◆ **Object modeling scripts**:
-.-.-
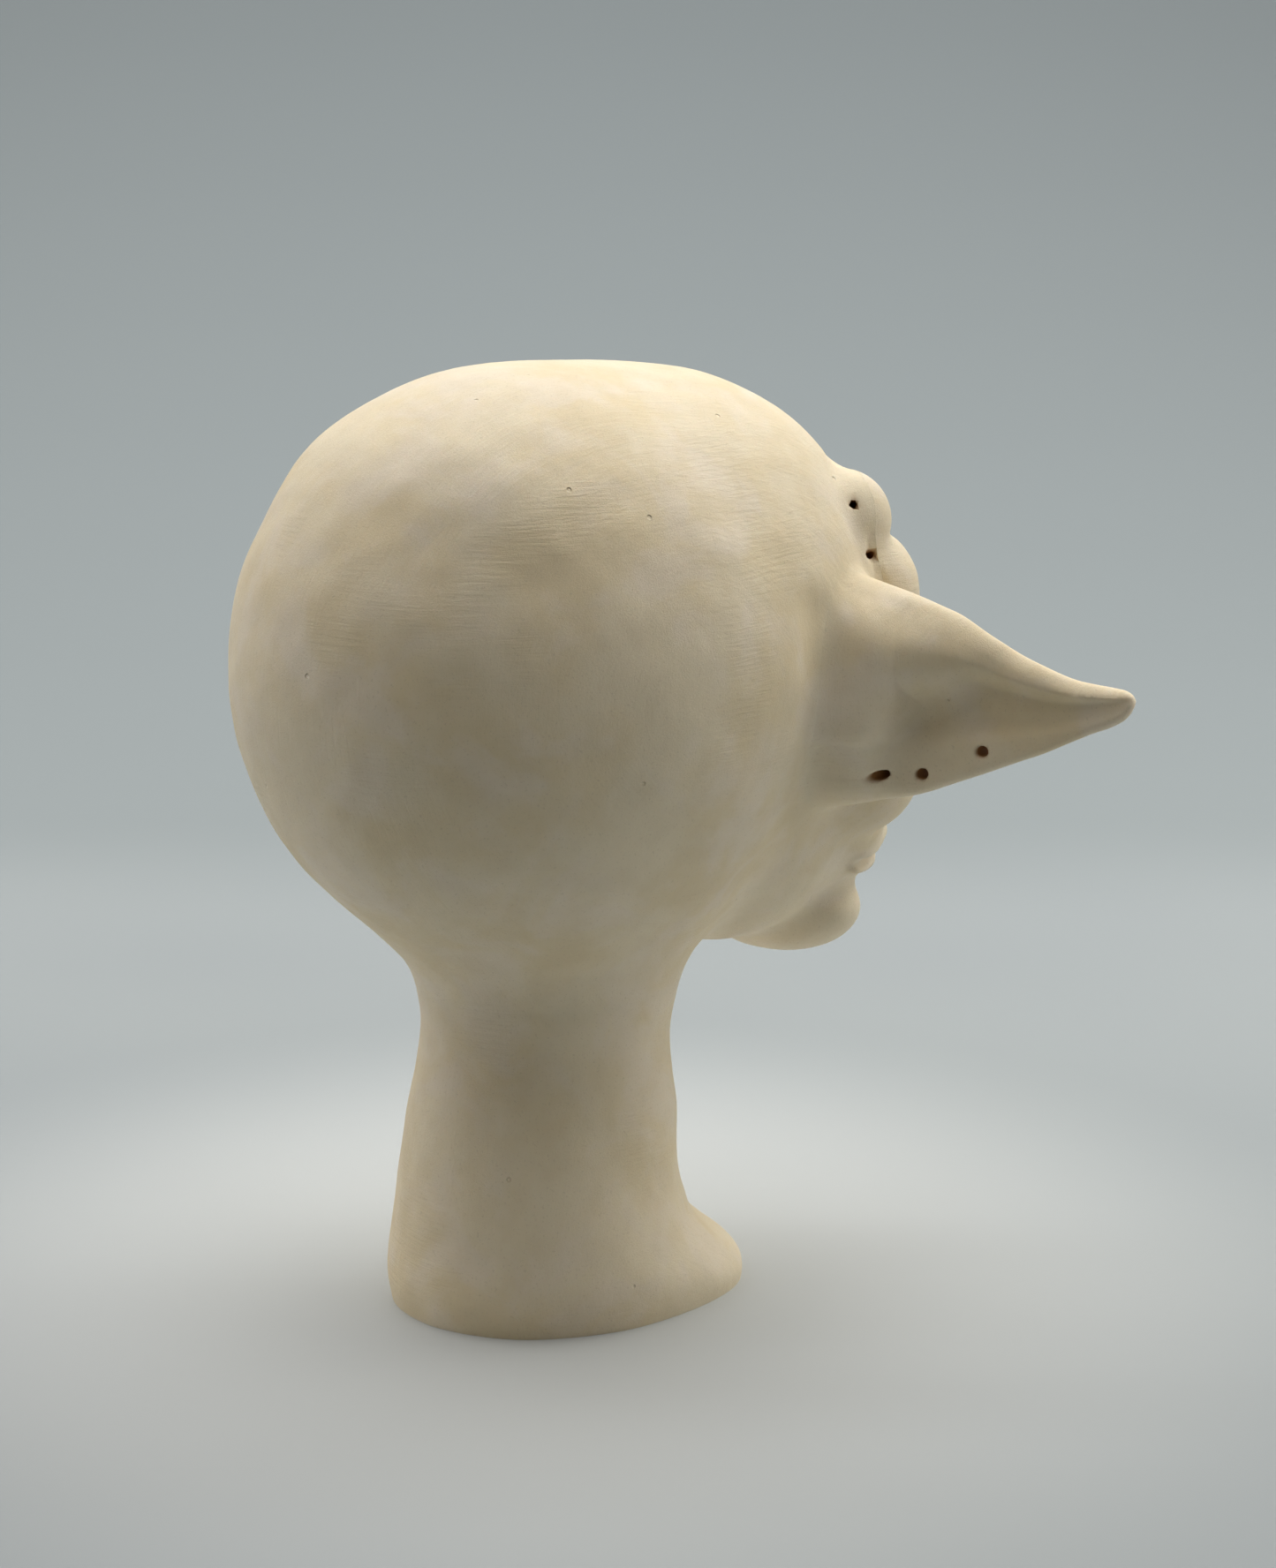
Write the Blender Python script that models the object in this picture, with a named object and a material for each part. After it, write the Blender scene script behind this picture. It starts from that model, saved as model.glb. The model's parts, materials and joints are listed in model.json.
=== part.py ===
"""A sculpted creature head that stands on its own neck, as the pieces it is built from.

A clay skin in four parts (skull, face, two ears) sits on a foam egg. The egg is pushed onto a wooden post,
the post runs down through the neck, and a wooden disc in the foot of the neck holds its lower end.

Frame: +Z up, the face looks along -Y, the head's own left is +X. The origin is the middle of the underside.
All the sizes below are millimetres.
"""

import math

import bmesh
import bpy
from mathutils import Matrix, Vector

MM = 0.001
SIDES = (("left", 1), ("right", -1))
GAP = 0.3  # clearance between two pieces that touch
VOXEL = 1.4  # grain of the melted clay form
FORM_FACES = 3800  # triangles of the clay form once it is thinned out

# Clay form: each ball is a centre and three radii. BROW, EYELID and CHEEK are the left one of a pair.
CRANIUM = (0, 2, 115)
CRANIUM_RADII = (47.5, 54.3, 50.5)
CRANIUM_DROP = 53.5  # the half of the cranium under its centre is this deep
CROWN = ((0, -12, 119), (43, 45.5, 45.8))
FOREHEAD = ((0, -25, 120.5), (38.5, 38.5, 42.5))
FACE_MASS = ((0, -38, 92), (30, 28, 34))
MUZZLE = ((0, -55, 76), (23, 15, 9))
CHIN = ((0, -52, 65), (20, 15, 8.5))
NOSE = ((0, -70, 99), (10, 14, 11))
BROW = ((19, -51, 133), (13, 9.5, 10))
EYELID = ((22, -54, 120), (13, 12, 11.5))
CHEEK = ((22, -53, 92), (13, 11, 13))

# Neck: height, half width, front and back of each level.
NECK_LEVELS = (
    (-4, 27.0, -34.5, 28.5),
    (1.5, 27.8, -36.5, 29.0),
    (6, 28.0, -36.5, 28.7),
    (10, 27.5, -32.5, 28.3),
    (14, 26.5, -27.0, 27.7),
    (22, 24.8, -24.0, 26.8),
    (38, 23.0, -23.5, 24.5),
    (52, 22.2, -23.0, 22.4),
    (64, 24.5, -26.0, 24.5),
    (72, 30.0, -30.0, 30.0),
)
NECK_TOP = 57  # the neck meets the skull at this height
NECK_CUT = 29  # and inside this distance of the neck's axis
UNDER = -10  # a height well below the underside

# Side view (y, z) of the seam between face and skull: over the brows, before the ears, down the jaw.
SEAM = ((-75, 150), (-57, 147.5), (-49.5, 144), (-48.5, 136), (-50, 126), (-50, 92), (-41, 72), (-33, 59))

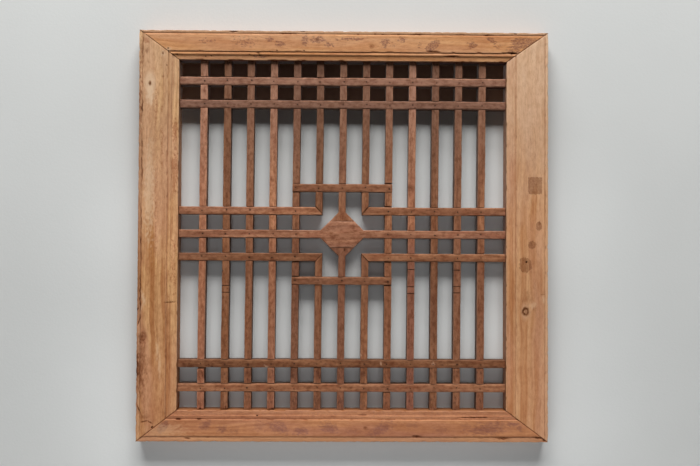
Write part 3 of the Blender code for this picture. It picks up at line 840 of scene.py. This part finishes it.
-.-.-
◆ **Task instructions**: Print the listing above from its first line through the line with "is built from.", and stop there.

◆ **Finished answer**:
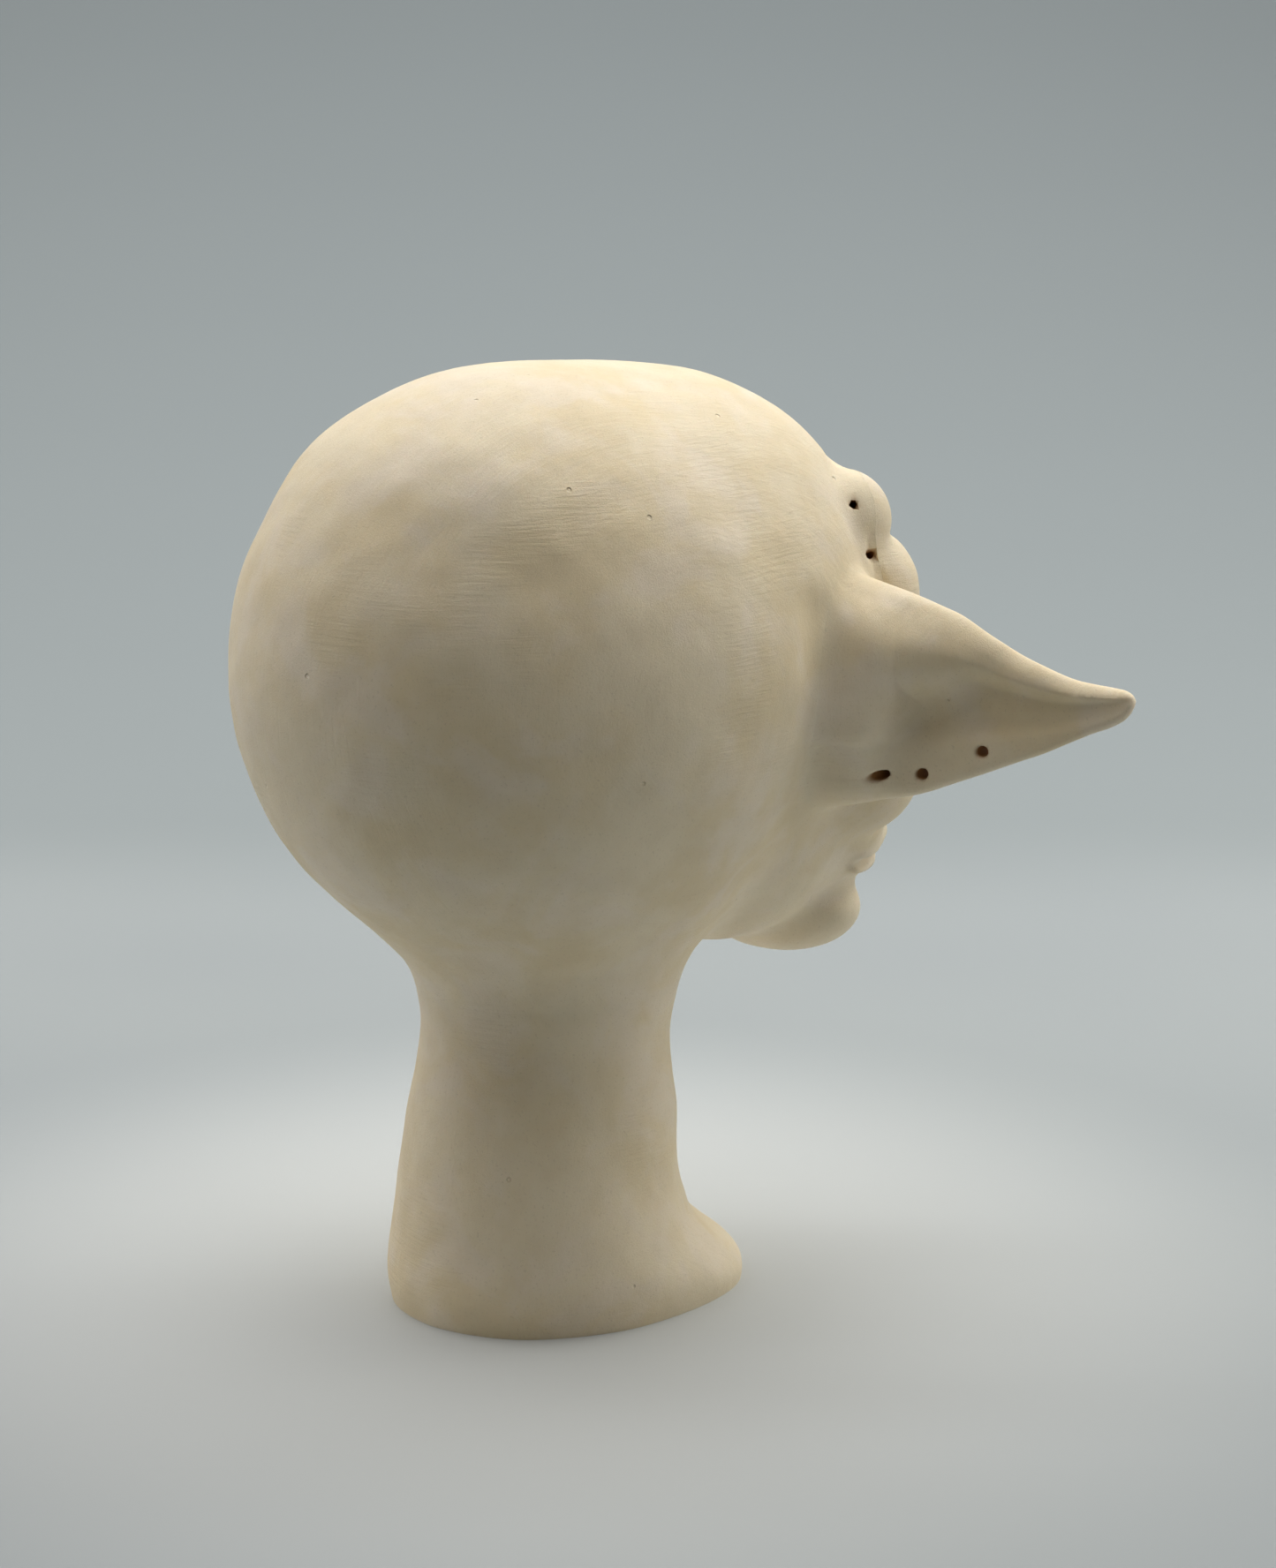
Write the Blender Python script that models the object in this picture, with a named object and a material for each part. After it, write the Blender scene script behind this picture. It starts from that model, saved as model.glb. The model's parts, materials and joints are listed in model.json.
=== part.py ===
"""A sculpted creature head that stands on its own neck, as the pieces it is built from.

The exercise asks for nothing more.